WHAT THE TASK ASKS> Copy every line of the data exactly, leaving nothing out.

:: DATA

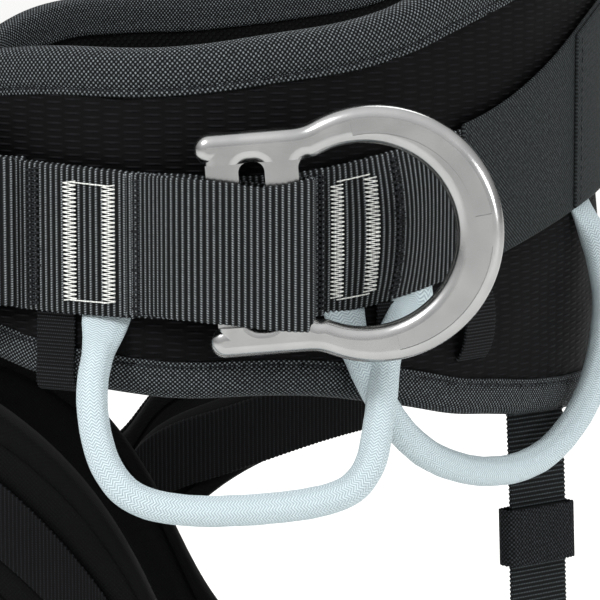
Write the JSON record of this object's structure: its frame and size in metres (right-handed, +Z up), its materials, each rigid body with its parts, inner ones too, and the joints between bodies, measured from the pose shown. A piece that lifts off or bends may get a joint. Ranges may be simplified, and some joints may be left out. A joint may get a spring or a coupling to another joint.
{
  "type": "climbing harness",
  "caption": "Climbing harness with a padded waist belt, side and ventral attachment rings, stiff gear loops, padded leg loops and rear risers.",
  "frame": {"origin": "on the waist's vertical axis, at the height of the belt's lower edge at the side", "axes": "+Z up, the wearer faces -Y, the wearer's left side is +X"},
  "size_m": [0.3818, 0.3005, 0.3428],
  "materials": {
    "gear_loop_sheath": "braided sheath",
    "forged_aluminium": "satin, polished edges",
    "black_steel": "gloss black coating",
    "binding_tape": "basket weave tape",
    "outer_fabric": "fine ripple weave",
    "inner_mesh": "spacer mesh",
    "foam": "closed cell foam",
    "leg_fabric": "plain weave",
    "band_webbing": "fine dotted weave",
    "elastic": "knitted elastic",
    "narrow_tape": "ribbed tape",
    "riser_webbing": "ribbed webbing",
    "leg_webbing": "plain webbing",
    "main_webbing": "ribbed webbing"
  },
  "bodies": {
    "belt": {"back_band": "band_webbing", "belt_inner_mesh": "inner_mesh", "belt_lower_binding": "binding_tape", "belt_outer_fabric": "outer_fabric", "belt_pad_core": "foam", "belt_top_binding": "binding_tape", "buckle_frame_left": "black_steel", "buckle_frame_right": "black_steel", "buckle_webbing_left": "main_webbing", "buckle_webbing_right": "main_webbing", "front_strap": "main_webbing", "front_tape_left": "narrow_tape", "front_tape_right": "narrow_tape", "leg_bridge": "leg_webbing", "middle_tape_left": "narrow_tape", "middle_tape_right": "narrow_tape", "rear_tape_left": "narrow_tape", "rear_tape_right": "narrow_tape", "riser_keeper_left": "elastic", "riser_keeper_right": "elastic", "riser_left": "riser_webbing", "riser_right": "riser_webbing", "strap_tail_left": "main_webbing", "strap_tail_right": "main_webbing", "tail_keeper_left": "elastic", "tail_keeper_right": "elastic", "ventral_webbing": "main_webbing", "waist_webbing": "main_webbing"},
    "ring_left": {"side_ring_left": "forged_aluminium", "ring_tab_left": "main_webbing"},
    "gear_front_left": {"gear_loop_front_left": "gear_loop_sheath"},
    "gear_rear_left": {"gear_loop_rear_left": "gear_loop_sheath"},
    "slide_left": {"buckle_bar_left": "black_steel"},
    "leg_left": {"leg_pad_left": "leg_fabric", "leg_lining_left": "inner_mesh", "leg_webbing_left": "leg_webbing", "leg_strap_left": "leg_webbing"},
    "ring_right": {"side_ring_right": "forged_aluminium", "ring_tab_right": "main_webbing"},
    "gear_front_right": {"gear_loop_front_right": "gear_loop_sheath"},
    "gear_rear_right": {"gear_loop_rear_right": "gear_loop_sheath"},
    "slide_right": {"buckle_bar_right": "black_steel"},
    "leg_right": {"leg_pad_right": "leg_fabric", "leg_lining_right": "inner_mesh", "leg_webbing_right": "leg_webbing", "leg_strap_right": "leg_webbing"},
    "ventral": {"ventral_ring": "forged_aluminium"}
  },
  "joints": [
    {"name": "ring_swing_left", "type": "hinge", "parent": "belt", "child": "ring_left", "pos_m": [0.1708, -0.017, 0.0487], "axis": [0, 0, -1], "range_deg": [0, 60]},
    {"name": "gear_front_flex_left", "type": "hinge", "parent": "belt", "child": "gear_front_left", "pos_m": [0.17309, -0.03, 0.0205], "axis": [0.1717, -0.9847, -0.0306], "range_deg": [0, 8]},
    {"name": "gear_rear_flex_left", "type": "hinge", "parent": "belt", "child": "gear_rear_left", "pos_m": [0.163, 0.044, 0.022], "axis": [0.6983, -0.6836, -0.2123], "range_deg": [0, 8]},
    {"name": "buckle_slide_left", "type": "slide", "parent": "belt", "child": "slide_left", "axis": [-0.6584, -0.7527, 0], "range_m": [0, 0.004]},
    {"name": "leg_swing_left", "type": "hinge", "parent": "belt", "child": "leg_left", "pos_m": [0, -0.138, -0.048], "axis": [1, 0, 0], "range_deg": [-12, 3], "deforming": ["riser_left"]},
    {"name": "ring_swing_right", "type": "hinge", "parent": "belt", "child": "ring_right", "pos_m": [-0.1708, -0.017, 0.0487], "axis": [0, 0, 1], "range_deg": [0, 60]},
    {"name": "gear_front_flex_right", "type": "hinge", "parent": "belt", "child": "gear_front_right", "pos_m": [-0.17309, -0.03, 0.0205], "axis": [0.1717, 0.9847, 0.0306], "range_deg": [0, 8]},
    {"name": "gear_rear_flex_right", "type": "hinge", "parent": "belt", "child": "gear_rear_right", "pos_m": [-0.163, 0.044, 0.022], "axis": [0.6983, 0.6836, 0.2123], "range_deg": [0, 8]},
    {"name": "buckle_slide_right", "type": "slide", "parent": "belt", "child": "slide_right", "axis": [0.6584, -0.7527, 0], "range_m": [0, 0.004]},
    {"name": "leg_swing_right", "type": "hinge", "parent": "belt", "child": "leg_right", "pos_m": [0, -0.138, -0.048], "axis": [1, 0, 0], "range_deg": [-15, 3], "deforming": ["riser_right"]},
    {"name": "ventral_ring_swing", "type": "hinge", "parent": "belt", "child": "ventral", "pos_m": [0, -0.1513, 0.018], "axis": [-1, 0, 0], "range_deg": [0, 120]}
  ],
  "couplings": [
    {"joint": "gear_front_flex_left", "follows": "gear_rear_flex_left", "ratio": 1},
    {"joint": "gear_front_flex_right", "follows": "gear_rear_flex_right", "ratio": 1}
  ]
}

::::

RESPONSE>
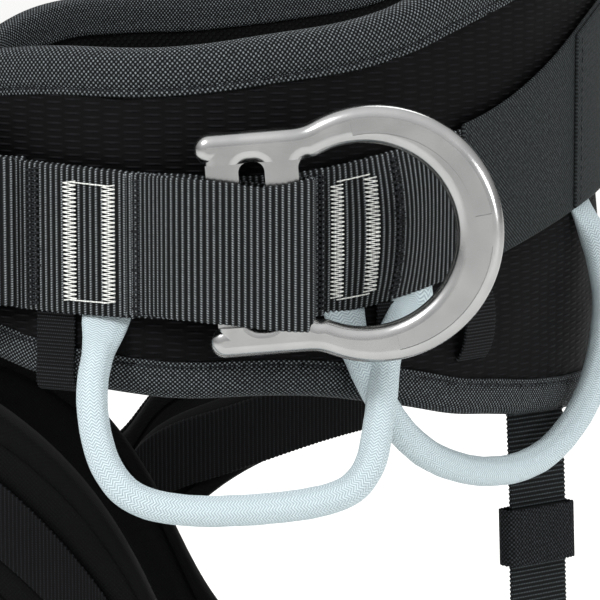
Write the JSON record of this object's structure: its frame and size in metres (right-handed, +Z up), its materials, each rigid body with its parts, inner ones too, and the joints between bodies, measured from the pose shown. A piece that lifts off or bends may get a joint. Ranges may be simplified, and some joints may be left out. A joint may get a spring or a coupling to another joint.
{
  "type": "climbing harness",
  "caption": "Climbing harness with a padded waist belt, side and ventral attachment rings, stiff gear loops, padded leg loops and rear risers.",
  "frame": {"origin": "on the waist's vertical axis, at the height of the belt's lower edge at the side", "axes": "+Z up, the wearer faces -Y, the wearer's left side is +X"},
  "size_m": [0.3818, 0.3005, 0.3428],
  "materials": {
    "gear_loop_sheath": "braided sheath",
    "forged_aluminium": "satin, polished edges",
    "black_steel": "gloss black coating",
    "binding_tape": "basket weave tape",
    "outer_fabric": "fine ripple weave",
    "inner_mesh": "spacer mesh",
    "foam": "closed cell foam",
    "leg_fabric": "plain weave",
    "band_webbing": "fine dotted weave",
    "elastic": "knitted elastic",
    "narrow_tape": "ribbed tape",
    "riser_webbing": "ribbed webbing",
    "leg_webbing": "plain webbing",
    "main_webbing": "ribbed webbing"
  },
  "bodies": {
    "belt": {"back_band": "band_webbing", "belt_inner_mesh": "inner_mesh", "belt_lower_binding": "binding_tape", "belt_outer_fabric": "outer_fabric", "belt_pad_core": "foam", "belt_top_binding": "binding_tape", "buckle_frame_left": "black_steel", "buckle_frame_right": "black_steel", "buckle_webbing_left": "main_webbing", "buckle_webbing_right": "main_webbing", "front_strap": "main_webbing", "front_tape_left": "narrow_tape", "front_tape_right": "narrow_tape", "leg_bridge": "leg_webbing", "middle_tape_left": "narrow_tape", "middle_tape_right": "narrow_tape", "rear_tape_left": "narrow_tape", "rear_tape_right": "narrow_tape", "riser_keeper_left": "elastic", "riser_keeper_right": "elastic", "riser_left": "riser_webbing", "riser_right": "riser_webbing", "strap_tail_left": "main_webbing", "strap_tail_right": "main_webbing", "tail_keeper_left": "elastic", "tail_keeper_right": "elastic", "ventral_webbing": "main_webbing", "waist_webbing": "main_webbing"},
    "ring_left": {"side_ring_left": "forged_aluminium", "ring_tab_left": "main_webbing"},
    "gear_front_left": {"gear_loop_front_left": "gear_loop_sheath"},
    "gear_rear_left": {"gear_loop_rear_left": "gear_loop_sheath"},
    "slide_left": {"buckle_bar_left": "black_steel"},
    "leg_left": {"leg_pad_left": "leg_fabric", "leg_lining_left": "inner_mesh", "leg_webbing_left": "leg_webbing", "leg_strap_left": "leg_webbing"},
    "ring_right": {"side_ring_right": "forged_aluminium", "ring_tab_right": "main_webbing"},
    "gear_front_right": {"gear_loop_front_right": "gear_loop_sheath"},
    "gear_rear_right": {"gear_loop_rear_right": "gear_loop_sheath"},
    "slide_right": {"buckle_bar_right": "black_steel"},
    "leg_right": {"leg_pad_right": "leg_fabric", "leg_lining_right": "inner_mesh", "leg_webbing_right": "leg_webbing", "leg_strap_right": "leg_webbing"},
    "ventral": {"ventral_ring": "forged_aluminium"}
  },
  "joints": [
    {"name": "ring_swing_left", "type": "hinge", "parent": "belt", "child": "ring_left", "pos_m": [0.1708, -0.017, 0.0487], "axis": [0, 0, -1], "range_deg": [0, 60]},
    {"name": "gear_front_flex_left", "type": "hinge", "parent": "belt", "child": "gear_front_left", "pos_m": [0.17309, -0.03, 0.0205], "axis": [0.1717, -0.9847, -0.0306], "range_deg": [0, 8]},
    {"name": "gear_rear_flex_left", "type": "hinge", "parent": "belt", "child": "gear_rear_left", "pos_m": [0.163, 0.044, 0.022], "axis": [0.6983, -0.6836, -0.2123], "range_deg": [0, 8]},
    {"name": "buckle_slide_left", "type": "slide", "parent": "belt", "child": "slide_left", "axis": [-0.6584, -0.7527, 0], "range_m": [0, 0.004]},
    {"name": "leg_swing_left", "type": "hinge", "parent": "belt", "child": "leg_left", "pos_m": [0, -0.138, -0.048], "axis": [1, 0, 0], "range_deg": [-12, 3], "deforming": ["riser_left"]},
    {"name": "ring_swing_right", "type": "hinge", "parent": "belt", "child": "ring_right", "pos_m": [-0.1708, -0.017, 0.0487], "axis": [0, 0, 1], "range_deg": [0, 60]},
    {"name": "gear_front_flex_right", "type": "hinge", "parent": "belt", "child": "gear_front_right", "pos_m": [-0.17309, -0.03, 0.0205], "axis": [0.1717, 0.9847, 0.0306], "range_deg": [0, 8]},
    {"name": "gear_rear_flex_right", "type": "hinge", "parent": "belt", "child": "gear_rear_right", "pos_m": [-0.163, 0.044, 0.022], "axis": [0.6983, 0.6836, 0.2123], "range_deg": [0, 8]},
    {"name": "buckle_slide_right", "type": "slide", "parent": "belt", "child": "slide_right", "axis": [0.6584, -0.7527, 0], "range_m": [0, 0.004]},
    {"name": "leg_swing_right", "type": "hinge", "parent": "belt", "child": "leg_right", "pos_m": [0, -0.138, -0.048], "axis": [1, 0, 0], "range_deg": [-15, 3], "deforming": ["riser_right"]},
    {"name": "ventral_ring_swing", "type": "hinge", "parent": "belt", "child": "ventral", "pos_m": [0, -0.1513, 0.018], "axis": [-1, 0, 0], "range_deg": [0, 120]}
  ],
  "couplings": [
    {"joint": "gear_front_flex_left", "follows": "gear_rear_flex_left", "ratio": 1},
    {"joint": "gear_front_flex_right", "follows": "gear_rear_flex_right", "ratio": 1}
  ]
}